POEMS FOR IMPENDING DOOM began as a semi-clear concept:
the world is pretty fucked right now - let's write some poems about how we would do it if we could do it all again.
Our conceptual prompts were poetic in nature; ones that asked what the world would look like without well-established concepts like borders and institutions; things that are currently under fire in most arts and critical publications and media. We also considered the idea that our future(s) would require more rebuilding than dismantling.
To supplement the focus on world-building and preparing for our respective futures and futurisms, we asked four artists– Arielle Twist, Camila Salcedo, Camille Rojas, and Madeleine Scott– to create art in pairs, whatever that meant to them and their practices. They (Arielle & Camila, Maddie & Camille) also documented their processes of collaboration and making, as a way to root the finished works in a history of their own.
This original concept quickly spidered outward and inward after speaking with the artists about their ideas surrounding the framework. They had different perspectives about what it means to start over, and how productive it is to completely rebuild and reimagine without stopping to first take stock of what has occurred in the past. An obstacle became clear: What is re-imagining? What if we need to re-imagine the way we think about imagining. What does this “re” suggest for those of us that have been “re”-moved from the canon, “re”-stricted from aesthetic optimism, “re”-strained from claiming rightful “re”-cognition? In this sense, to re-imagine a future is to further other. It is to suggest there was no past, no deep and richly crafted ancestral lineage that led to this moment. It is the opposite of assertion; an acceptance of the erasure of colonial history. Following this, we no longer felt the need to hold onto the same notions of rebuilding that we first considered.

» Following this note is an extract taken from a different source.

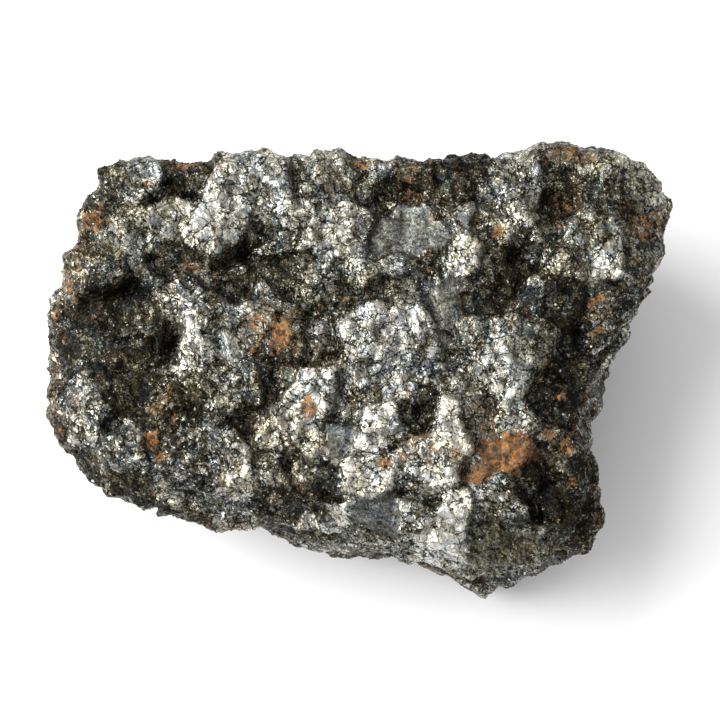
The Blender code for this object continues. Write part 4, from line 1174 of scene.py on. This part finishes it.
def ore_rust(n, o, rust):
    """How rusty each place is, broken up into scabs, and the rust's colour, broken up into crumbs."""
    scabs = n.swing(n.noise(o.bent, *SCAB_WAVES)[0], SCAB_RAGS[0])
    scabs = n.plus(scabs, n.swing(o.flake[1], SCAB_RAGS[1]))
    rusty = n.times(n.ramp(n.plus(rust, scabs), *RUST_FROM), n.ramp(o.grain[2], *RUST_BY_GRAIN))
    crumbs = n.swing(n.noise(o.crack_place, *CRUMB_WAVES)[0], CRUMB_RAGS[0])
    crumbs = n.plus(crumbs, n.swing(o.flake[2], CRUMB_RAGS[1]))
    colour = n.mix(n.ramp(crumbs, *RUST_BRIGHT_FROM), RUST_DARK, RUST_BRIGHT)
    return rusty, n.mix(n.ramp(o.hue, *RUST_PALE_FROM), colour, RUST_PALE)


def ore_material(name, loose_grains):
    """The ore: metallic grains from dark to bright, with olive, slate, moss and rusty places."""
    n = Nodes(name)
    finish_tone, olive, rust = n.kept("ore_tone")
    smooth, warm, _ = n.kept("ore_touch")
    o = ore_patterns(n, loose_grains)
    tone = ore_tone(n, o, finish_tone)
    rags = n.plus(n.swing(o.patches, SMOOTH_RAGS[0]), n.swing(o.flake[0], SMOOTH_RAGS[1]))
    smooth_by = n.ramp(n.plus(smooth, rags), *SMOOTH_FROM)
    rusty, rust_colour = ore_rust(n, o, rust)
    colour = ore_colour(n, o, tone, smooth_by, olive, warm)
    n.put(n.shader.inputs["Base Color"], n.mix(rusty, colour, rust_colour))

    bare = n.maths("SUBTRACT", 1.0, rusty, clamp=True)
    metal = n.times(n.between(n.ramp(tone, *MIDDLE_TONES), *METAL), bare)
    n.put(n.shader.inputs["Metallic"], n.times(metal, n.between(smooth_by, 1.0, SMOOTH_METAL)))
    rough = n.plus(n.between(o.grain[1], *ROUGHNESS), n.times(rusty, RUST_ROUGHNESS))
    n.put(n.shader.inputs["Roughness"], rough)

    outward = n.add("ShaderNodeNewGeometry").outputs["Normal"]
    tilt = n.scaled(o.tilt, n.between(smooth_by, 1.0, SMOOTH_TILT))
    bump = n.add("ShaderNodeBump")
    n.put(bump.inputs["Height"], n.noise(o.bent, *PIT_WAVES)[0])
    n.put(bump.inputs["Distance"], PIT_DEPTH)
    n.put(bump.inputs["Strength"], PIT_STRENGTH)
    n.put(bump.inputs["Normal"], n.vector("NORMALIZE", n.vector("ADD", outward, tilt)))
    n.put(n.shader.inputs["Normal"], bump.outputs[0])
    return n.material


def build_stone():
    """The skin and its belts of crystals, each of which keeps three random numbers for its material."""
    points, faces, uv, finish, rise = stone_skin()
    skin = new_piece("stone_skin", points - BOX_MIDDLE, faces.reshape(-1), np.full(len(faces), 4), uv)
    dress(skin, finish, ore_material("massive_ore", False))

    places, normals, seed_finish, randoms = crystal_seeds(points, faces, finish, rise)
    material = ore_material("crystal_ore", True)
    belts = np.array_split(np.argsort(-places[:, 1], kind="stable"), len(CRYSTAL_BELTS))
    for side, belt in zip(CRYSTAL_BELTS, belts):
        crystals, corners = roof_crystals(places[belt], normals[belt], randoms[belt])
        crystals[:, 2] = np.maximum(crystals[:, 2], 0.0)
        sizes = np.full(len(corners) // 3, 3)
        piece = new_piece(f"crystals_{side}", crystals - BOX_MIDDLE, corners, sizes, crystal_uv(len(belt)))
        luck = cell_numbers(np.column_stack([belt, belt * 0, belt * 0]), 111, 3)
        put_colours(piece.data, "grain_luck", np.repeat(luck, len(CRYSTAL_SHEET), axis=0))
        dress(piece, np.repeat(seed_finish[belt], len(CRYSTAL_SHEET), axis=0), material)


# The studio, in metres: camera, light, sky and table top
CAMERA_HEIGHT_ANGLE = 80.0
CAMERA_DISTANCE = 0.42
CAMERA_AIM = Vector((0.0006, -0.0017, 0.0435))
PICTURE_WIDTH = 0.1161
SENSOR = 36.0
KEY_PLACE = Vector((-0.46, 0.13, 0.55))
KEY_AIM = Vector((0.0, 0.0, 0.03))
KEY_SIZE = 0.6
KEY_POWER = 9.5
SKY_STRENGTH = (0.40, 1.1)      # far from the key light and towards it
SKY_TURN = (-0.3, 1.0)          # cosines of the angles from its brightest side between which it changes
SKY_SIDE = Vector((-0.62, 0.25, 0.72))
TABLE_HALF = 1.5
TABLE_LEVEL = -0.00005
TABLE_COLOUR = (0.86, 0.86, 0.87, 1.0)
TABLE_ROUGHNESS = 0.6


def camera():
    """A long lens that looks down on the broken face."""
    data = bpy.data.cameras.new("camera")
    data.sensor_width = SENSOR
    data.lens = SENSOR * CAMERA_DISTANCE / PICTURE_WIDTH
    angle = math.radians(CAMERA_HEIGHT_ANGLE)
    away = Vector((0.0, -math.cos(angle), math.sin(angle)))
    eye = bpy.data.objects.new("camera", data)
    eye.location = CAMERA_AIM + away * CAMERA_DISTANCE
    eye.rotation_euler = (-away).to_track_quat("-Z", "Y").to_euler()
    bpy.context.scene.collection.objects.link(eye)
    bpy.context.scene.camera = eye


def key_light():
    """One wide soft light, high at the back left."""
    data = bpy.data.lights.new("key_light", "AREA")
    data.size = KEY_SIZE
    data.energy = KEY_POWER
    lamp = bpy.data.objects.new("key_light", data)
    lamp.location = KEY_PLACE
    lamp.rotation_euler = (KEY_AIM - KEY_PLACE).to_track_quat("-Z", "Y").to_euler()
    bpy.context.scene.collection.objects.link(lamp)


def sky():
    """A plain white sky that is brighter towards the key light."""
    world = bpy.data.worlds.new("studio")
    world.use_nodes = True
    tree = world.node_tree
    direction = tree.nodes.new("ShaderNodeTexCoord").outputs["Generated"]
    towards = tree.nodes.new("ShaderNodeVectorMath")
    towards.operation = "DOT_PRODUCT"
    tree.links.new(direction, towards.inputs[0])
    towards.inputs[1].default_value = SKY_SIDE.normalized()
    ramp = tree.nodes.new("ShaderNodeMapRange")
    ramp.interpolation_type = "SMOOTHSTEP"
    for socket, value in zip(ramp.inputs[1:5], SKY_TURN + SKY_STRENGTH):
        socket.default_value = value
    tree.links.new(towards.outputs["Value"], ramp.inputs[0])
    tree.nodes["Background"].inputs["Color"].default_value = (1.0, 1.0, 1.0, 1.0)
    tree.links.new(ramp.outputs[0], tree.nodes["Background"].inputs["Strength"])
    bpy.context.scene.world = world


def floor():
    """A plain pale table top."""
    mesh = bpy.data.meshes.new("floor")
    signs = [(-1, -1), (1, -1), (1, 1), (-1, 1)]
    mesh.from_pydata([(x * TABLE_HALF, y * TABLE_HALF, TABLE_LEVEL) for x, y in signs], [], [(0, 1, 2, 3)])
    n = Nodes("pale_table")
    n.put(n.shader.inputs["Base Color"], TABLE_COLOUR)
    n.put(n.shader.inputs["Roughness"], TABLE_ROUGHNESS)
    mesh.materials.append(n.material)
    top = bpy.data.objects.new("floor", mesh)
    bpy.context.scene.collection.objects.link(top)


build_stone()
camera()
key_light()
sky()
floor()
bpy.context.scene.view_settings.view_transform = "Standard"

The impending doom feels real when a path to some kind of serenity begins with writing a love letter to the place you were born and calling it homeland, as if suggesting a distance from it. Realizing that some of us are lucky enough to know our homelands in a sweet way, without crying for them, while some of us think about homeland with both the “then” and “now”; and oftentimes the “now” is a fearful and contentious and uncertain place.
To rise it seems integral to root. Whether that means cultivating love, a home, or drawing on the strength and knowledge of predecessors; all of the works that were created are in a way, totally rooted in the past. This makes sense, since the healing has to come from somewhere. It’s clear that in order to build a future we need a foundation to refer back to. We cannot rebuild as if history has not lead us to where we currently situate. So we write poems, we express love, we respect the past and honour those who came before us. We even arm ourselves with our precious histories, so that we may dance wildly into the jaws of the future; confront the precarity of technology and information, the toxic force of egos, the disease of apathy.
We build on the worlds that have been constantly built on and on and on because of (past) care and (past) love and (past) survival and (past) trauma and (ongoing) healing.